Outside, Franco and Franca arrive in time to rescue Christiano from Rico, but their attempt to run the blockade and get him off the mountain doesn’t go so well: the car is shot up, and a bullet gets Franca, in the driver’s seat, good. As the speeding getaway car faces a sharp turn, the pain and blood loss catch up to her, and she, Franco, and Christiano go over the edge to their presumed deaths. In the manor, the Triela-Pinocchio battle goes to the bitter end. Both are torn up, and left lying in pools of their own blood. Triela, however, is alive, and Pinocchio is not, making her the winner of the rematch.

Thus ends Gunslinger Girl Il Teatrino.

So, on the surface, Il Teatrino fixes the issue I had with the first season: it has a clear arc with a good flow to it, giving direction to the piece rather than leaving it as almost but not quite an anthology sort of show. However, that direction has come with costs – quite a lot of them in fact. The animation downgrade is one. I don’t tend to rate a show being bog standard rather than “rather pretty” particularly highly.
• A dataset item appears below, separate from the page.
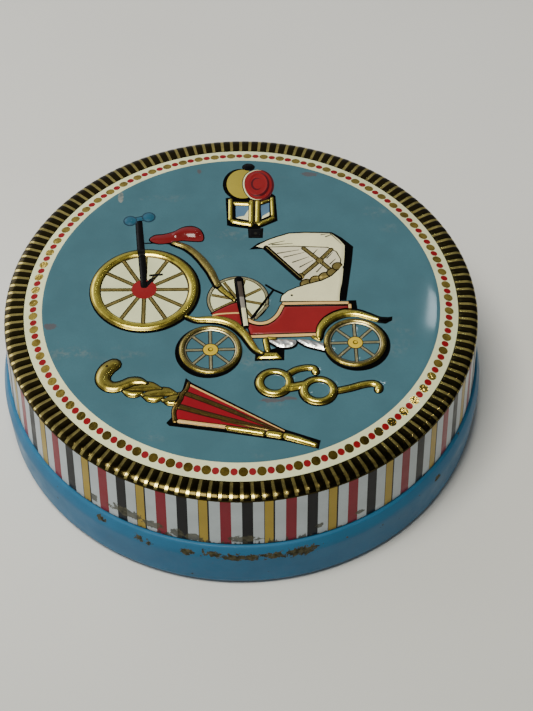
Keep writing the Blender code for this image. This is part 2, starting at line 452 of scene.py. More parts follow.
def draw_car(art):
    """Early open motor car, seen from its side and facing left."""
    draw_hood(art)
    draw_seat(art)

    bonnet = [(-9.8, -5.2), (-6, -2.6), (-3.2, -1), (-1.2, -0.4), (-0.4, -5), (0.2, -10.6), (-3.6, -8.4),
              (-7.6, -6.8)]
    art.outlined("red", bonnet, 0.35, 0.8, line=0.4)
    art.stroke("peach", [(-9.4, -5.9), (-5, -5.4), (-0.6, -5.1)], 0.6)

    art.bar("pale_gold", [(8.9, -1.6), (7.4, -3.9), (5, -7.2)], 0.8, 0.2, line=0.3)
    art.stroke("black", [(11, 5.4), (7.6, -0.4), (3.7, -7.2)], [0.8, 0.95, 1.1])
    art.stroke("black", [(8.4, 7.6), (11.1, 5.4), (14.1, 3.7)], 0.85)

    body = [(2, -9.6), (4, -10.3), (6.2, -10.9), (9, -10.4), (11.4, -8.6), (13.2, -6), (14.6, -2.2),
            (36.2, -1.8), (36, -4.4), (33, -4.6), (29.6, -6.6), (27.2, -9.8), (25.6, -14), (3.4, -14.6)]
    art.outlined("red", body, 0.5, 1.1)
    sill = [(2.2, -7.9), (4.2, -9.1), (6.6, -9.6), (9.2, -8.9), (11.4, -7), (12.8, -4.8), (13.7, -2.4),
            (14.5, -0.9)]
    art.bar("peach", smooth(sill), 1.15, 0.3, line=0.35)
    art.bar("peach", [(14.4, -0.8), (25, -0.5), (36.8, -0.4)], 1.1, 0.3, line=0.35)
    art.outlined("black", [(36.4, 0.6), (38.9, 0.7), (39.3, -3.6), (36.6, -3.6)], line=0.1)
    art.bar("peach", [(36.8, -1.4), (36.8, -2.8)], 1, 0.3, line=0.25)
    art.bar("peach", [(3.6, -15.4), (14, -14.9), (25.2, -14.5)], 1.1, 0.3, line=0.4)

    muffler = [(9.2, -16.8), (12, -16.9), (14.6, -16.6), (18.2, -16.9), (18.3, -18.6), (16.6, -19.8),
               (13.6, -20), (10.8, -18.6)]
    pipe = [(18.8, -16.7), (22.6, -16.8), (26, -17.8), (28.8, -18.8), (28.9, -21.4), (25.6, -20.6),
            (21.6, -19.2)]
    for outline in (muffler, pipe):
        shape = smooth(outline, closed=True)
        art.fill("black", grown([(x + 0.1, y - 0.5) for x, y in shape], 0.45))
        art.fill("silver", shape)
        art.relief.plate(shape, 1.1, 0.45)
    for crease, wide in (([(10.6, -17.6), (12.4, -18.8)], 1.6), ([(13, -17.2), (14.4, -19.2)], 1.7),
                         ([(15.4, -17.4), (17.4, -18.4)], 1.6), ([(20.2, -17.4), (22, -18.6)], 1.5),
                         ([(22.8, -17.6), (24.6, -19.6)], 1.5), ([(25.6, -18.6), (28, -20.2)], 1.5)):
        art.relief.tube(crease, wide, 0.75)
    art.bar("gold", [(9.2, -16.1), (11.6, -16.3)], 1, 0.5, line=0.2)
    art.bar("gold", [(24.2, -15.6), (26.4, -16.8)], 1.1, 0.5, line=0.2)

    art.outlined("black", [(4.8, -25.7), (14.4, -25.4), (14.5, -20.8), (12.6, -20), (5, -22.8)], line=0.1)
    art.bar("gold", [(8.3, -16.8), (9, -21.4)], 1.6, 0.5, line=0.35)
    art.outlined("gold", [(5.4, -24.9), (13.6, -24.7), (12, -22.3), (7, -22.5)], 0.5, 0.9, line=0.3)

    draw_road_wheel(art, (-10, -21), (-0.6, -0.9))
    draw_road_wheel(art, (38.2, -17.9), (0.5, -0.9))

    front_guard = [(-18.4, -6.6), (-14.8, -7.8), (-10.4, -7.7), (-6, -8.3), (-2, -10.4), (1.2, -14),
                   (3.2, -17.6), (5.2, -21), (7.2, -22.6)]
    art.bar("gold", smooth(front_guard), [0.9, 2.2, 2.8, 2.9, 2.9, 2.8, 2.5, 2.1, 1.3], 0.85,
            shade=(-0.3, -0.4))
    rear_guard = [(26.2, -16), (26.6, -12.4), (28.6, -9), (31.6, -6.6), (35.2, -5.2), (39, -5.2),
                  (42.8, -6.6), (46.2, -8), (49.2, -8)]
    art.bar("gold", smooth(rear_guard), [1.6, 2.4, 2.9, 3.1, 3.1, 2.9, 2.5, 2, 1.2], 0.85,
            shade=(0.25, 0.2))
    art.fill("black", [(45.6, -9.2), (46.6, -7.5), (48.6, -7), (51, -6.4), (50.9, -8.2), (48.6, -9.7)])

    post = [(-0.9, 9.8), (0.2, -1), (1.6, -10.8)]
    art.stroke("black", post, [3.3, 3.2, 2.5])
    for start, end, ink in ((0.04, 0.38, "umber"), (0.38, 0.62, "grey"), (0.62, 1, "white")):
        strip = between(post[0], post[-1], (start, end))
        art.fill(ink, ribbon([(x + 0.1, y) for x, y in strip], 1.5, False))
    art.relief.tube(post, [3, 3, 2], 0.55)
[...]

Animation is certainly important in the art of animated cinema and storytelling but only the extremes really merit heavy weight in a final grade. Still, it’s certainly noteworthy when there is that first season to compare with.
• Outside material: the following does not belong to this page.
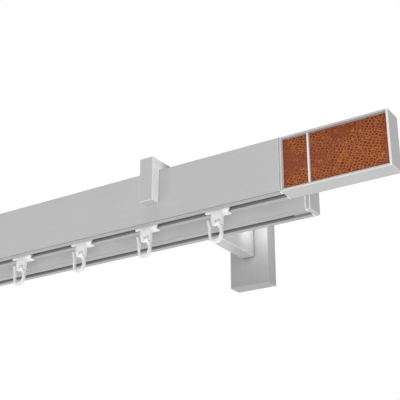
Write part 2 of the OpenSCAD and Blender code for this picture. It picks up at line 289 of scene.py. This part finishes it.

The other downgrade is how it puts the girls of the agency and their struggle out of focus. It’s a topic on which I’m quite torn. I like Franco, Franca, and Pinocchio. I enjoy their arc, I think they were made into compelling characters, and I recognize that their setup and ultimate fall is very good writing, where I cared about them the whole way. The problem is that in the format of an anime season, rather than a manga, the loss of screen time and focus for the cyborgs, particularly the ones other than Triela, meant that we were doing this work with their terrorist foes at the exclusion of the people we were supposed to be rooting for as well as caring about.

A good example of this is Angelica. After what appeared to potentially be a peaceful death at the end of the final season 1 episode based on its framing, she’s revealed to be not only alive but rehabilitated enough to take part in missions again partway through Il Teatrino. And… nothing much is done with her. We don’t follow up on her arc with her handler, or explore what it means for her to be back in the action. There are hints, but it’s a much more shallow experience. Henrietta as well is a little painfully out of focus. She was our primary touchstone in season 1, but I’m not sure how well I could say I understood her any longer by the end of Il Teatrino. She had her fight with Rico, but again its very surface, and unlike Triela who got time devoted to her inner world, I don’t really know what I should be invested in when Henrietta fights Pinocchio and the others at the defense of the bridge. She sort of becomes one of a pair with Rico: If Triela is fully human, those two are desirable cyborgs – effective, obedient, and minimally warped. Yeah, Rico doesn’t come off as quite as off-kilter as she did in Season 1 either, and I’m not sure if she grew as a person, had her Conditioning stepped down, or if it’s just inconsistent writing.

It also hurts that we don’t really hear the government line on the Five Republics Faction. We spend all this time with members of the FRF, learning their inner worlds, that we have a pretty clear picture of what the FRF wants, what their reverences are, why they feel pushed to this extremism, and what victory would mean for them. Because we don’t spend as much time with the handlers at the agency (leaving the girls aside because they almost literally don’t have motivations, especially not ones in the high-brow political spectrum) we get very little about the evils that the FRF does, or why we as the audience should oppose what they represent.

I don’t think we’re meant to root for the FRF. Sympathize with individuals, sure, but support their goals? Nah. Yet you kind of do. You think about the bridge plot – they’re going to blow up a bridge, but it’s one that isn’t finished yet so no one is on it and no one’s life or livelihood would seem to particularly rely on it, and they’re doing it at night so it’s not like there are going to be a lot of innocent bystanders endangered. We know what its destruction would mean to Christiano, Pinocchio, and the bomb-makers as well as their allies, why this would be a moral victory for them as well as a practical one and how it would help these characters we care about. We don’t know what its destruction would mean for modern, united Italy or what Italy means to the characters on that side that we care about other than it being their current mission. Sure, a massive act of vandalism and destruction of state property is criminal, but in fiction we’re kind of used to rooting for some degree of criminal behavior.

But you do, at least coming off of season 1, care about the girls and their handlers and don’t want to see them lose. But that’s it. We get one episode where some of the government-aligned types, pursuing Franca, fall prey to vicious traps left by her and imply that the conflict has done ruinous damage in the past, but at the same time that’s the only place where we start to see the FRF’s dark side and it’s paired with seeing the dark side of the government forces as well when Franca is captured (temporarily) and tortured. It implies not particular fault, but a cycle of vengeance the perpetuation of which is the problem.

Long story short, while the material with our baddies is really good material, I think it needed a little more balance.

To that end, I actually find myself considering Il Teatrino an overall downgrade, rather than an upgrade. It’s not season 1 with a slightly stronger spine, it’s its own thing that doesn’t quite reach the highs that made its first version so nice. That said, it’s still quite good. In my mind, Il Teatrino is worth an A-. If you watched the first season and wanted more, especially if you wanted a little more gunslinging in your Gunslinger Girl, I’d strongly recommend going ahead and continuing the ride.